Equilibrium of a confined, randomly-accelerated, inelastic particle: Is there inelastic collapse?
Theodore W. Burkhardt, Stanislav N. Kotsev

TL;DR
This paper investigates the equilibrium behavior of a randomly accelerated inelastic particle in a confined one-dimensional space, revealing that it remains extended within the interval for all restitution coefficients but exhibits infinite collision rates at low restitution.
Contribution
It provides a combined analytical and numerical solution to the Fokker-Planck equation for inelastic boundary collisions, clarifying the conditions under which inelastic collapse occurs.
Findings
P(x,v) remains extended for all 0<r<1
Collision rate becomes infinite for r<0.163
Velocity moments vanish after boundary reflections at low r
Abstract
We consider the one-dimensional motion of a particle randomly accelerated by Gaussian white noise on the line segment 0<x<1. The reflections of the particle from the boundaries at x=0 and 1 are inelastic, with coefficient of restitution r.
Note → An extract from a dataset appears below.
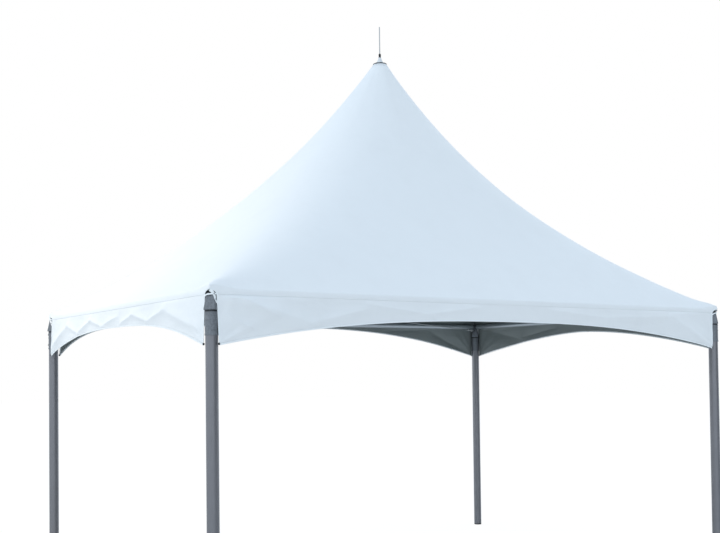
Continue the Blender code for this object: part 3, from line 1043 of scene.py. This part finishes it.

We have solved the Fokker-Planck equation satisfied by the equilibrium distribution function P(x,v) with a combination of exact analytical and numerical methods. Throughout the interval 0<r<1, P(x,v) remains extended, as opposed to collapsed. The particle is not localized at the boundary. However, for r<0.163 the equilibrium boundary collision rate is infinite, as predicted by Cornell et al., and all moments of the velocity just after reflection from the boundary vanish.